Raslina Rasyidin, Pintu Berkah Pekerja dan Seni Negosiasi
Politik | 2023-01-20 19:24:32Keahliannya bernegosiasi sangat berguna bagi gerakan serikat pekerja. Militansi organisasi pekerja atau buruh tanpa disertai dengan kepiawaian negosiasi, maka perjuangan itu akan menemui jalan buntu. Bergabungnya seniman atau artis nasional, Raslina Rosyidin dalam barisan serikat pekerja merupakan pintu berkah yang bisa melipatgandakan greget perjuangan.

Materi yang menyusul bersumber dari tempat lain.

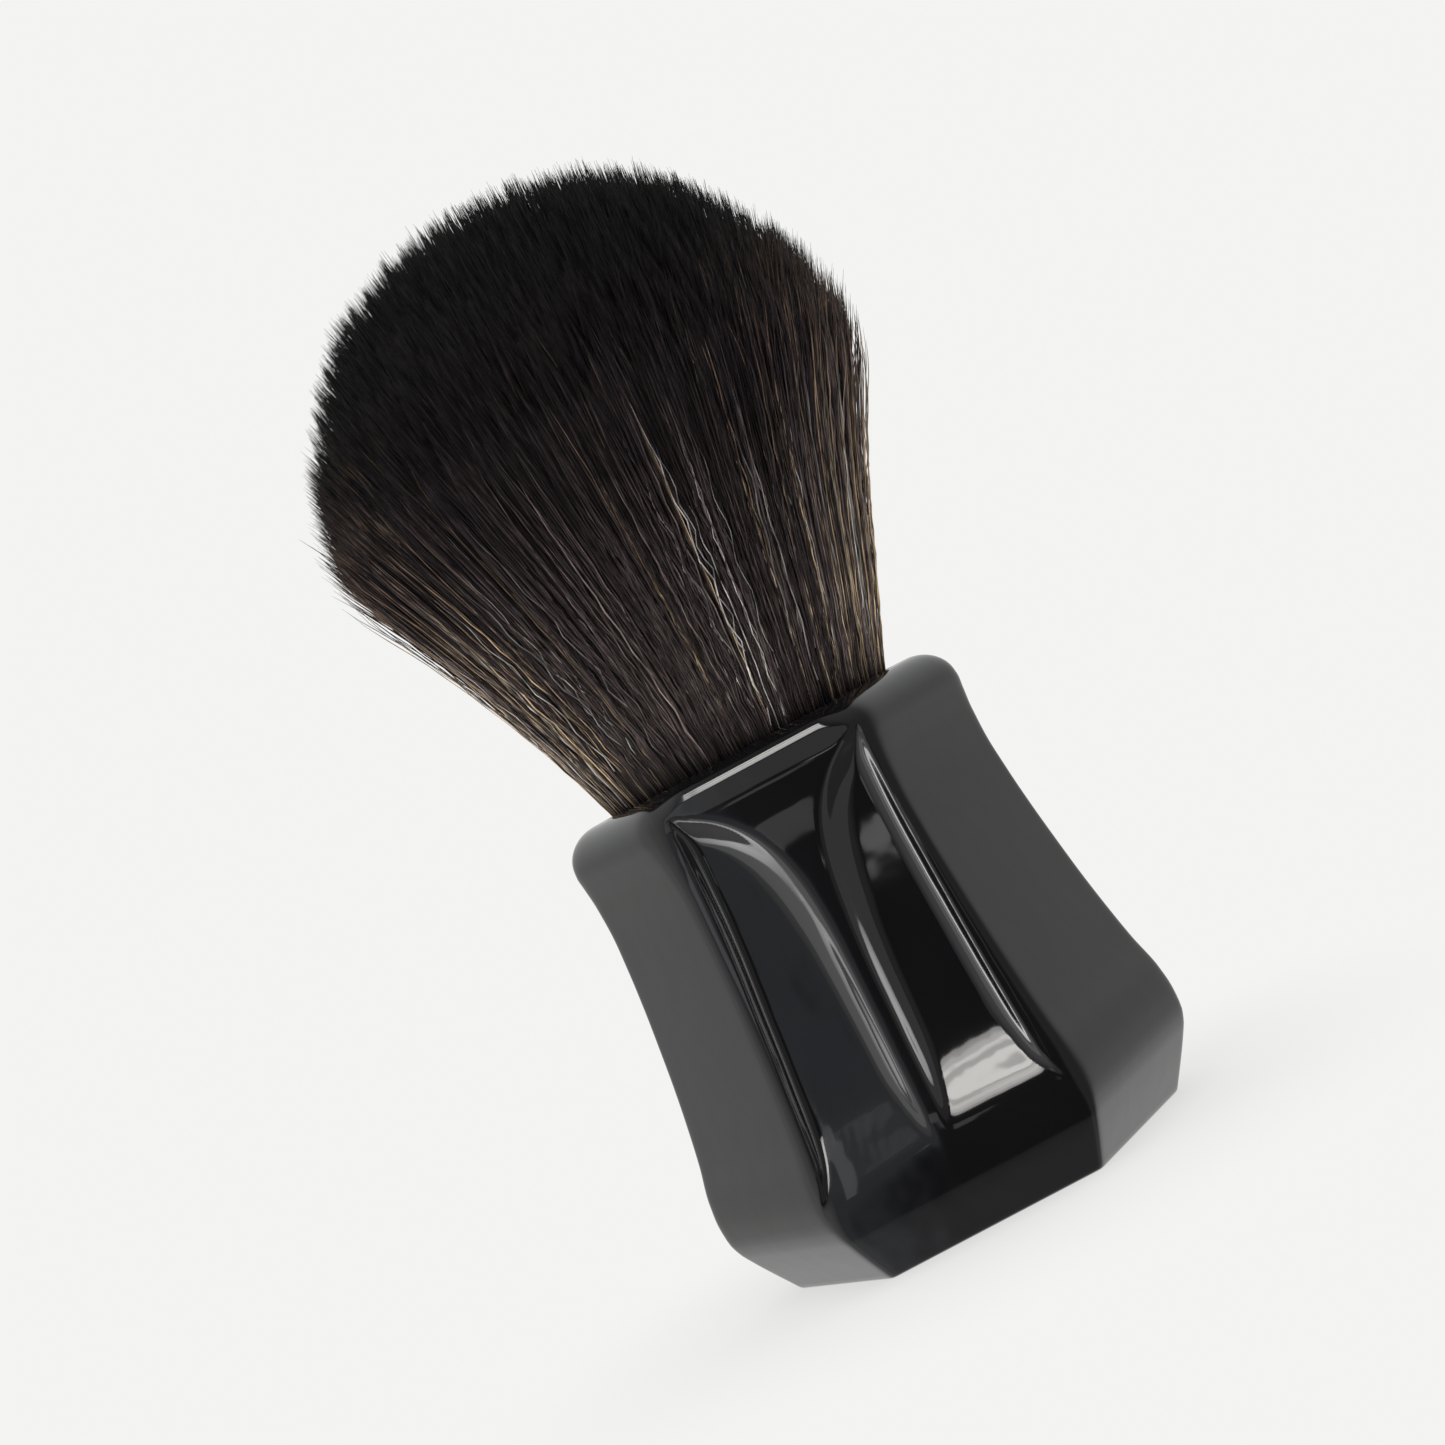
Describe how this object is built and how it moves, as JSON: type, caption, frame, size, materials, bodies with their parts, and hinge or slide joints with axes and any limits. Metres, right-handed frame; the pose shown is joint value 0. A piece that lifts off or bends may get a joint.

RETIZEN.REPUBLIKA.CO.ID, Dimata publik wanita tersebut banyak sisi profesionalitasnya, ternyata semua sisi itu sukses dilakoninya. Profesi sebagai seniman, artis sinetron, pemberdaya UMKM, pelaku usaha, pengurus serikat pekerja, pengurus pusat organisasi cendekiawan (ICMI), Duta Kemanusiaan, filantropi dan pegiat bakti sosial telah menyita waktu kesehariannya. Untuk keluarga hanya tersisa sedikit.
Retizener Republika sempat mengikuti aktivitas Raslina yang setiap harinya punya jadwal padat. Langkah sigap dan bicara cepat adalah ciri wanita itu. Wawancara dengan Raslina, penulis kali ini hanya membatasi satu topik saja. Yakni tentang hal yang paling penting bagi langkah dan perjuangan serikat pekerja atau serikat buruh.
“Yang terpenting bagi serikat pekerja dalam berbagai tingkatan organisasi, dari tingkat PUK (pabrik) hingga pengurus federasi dan Konfederasi adalah kemampuan bernegosiasi untuk memecahkan berbagai masalah ketenagakerjaan,” ujar Raslina.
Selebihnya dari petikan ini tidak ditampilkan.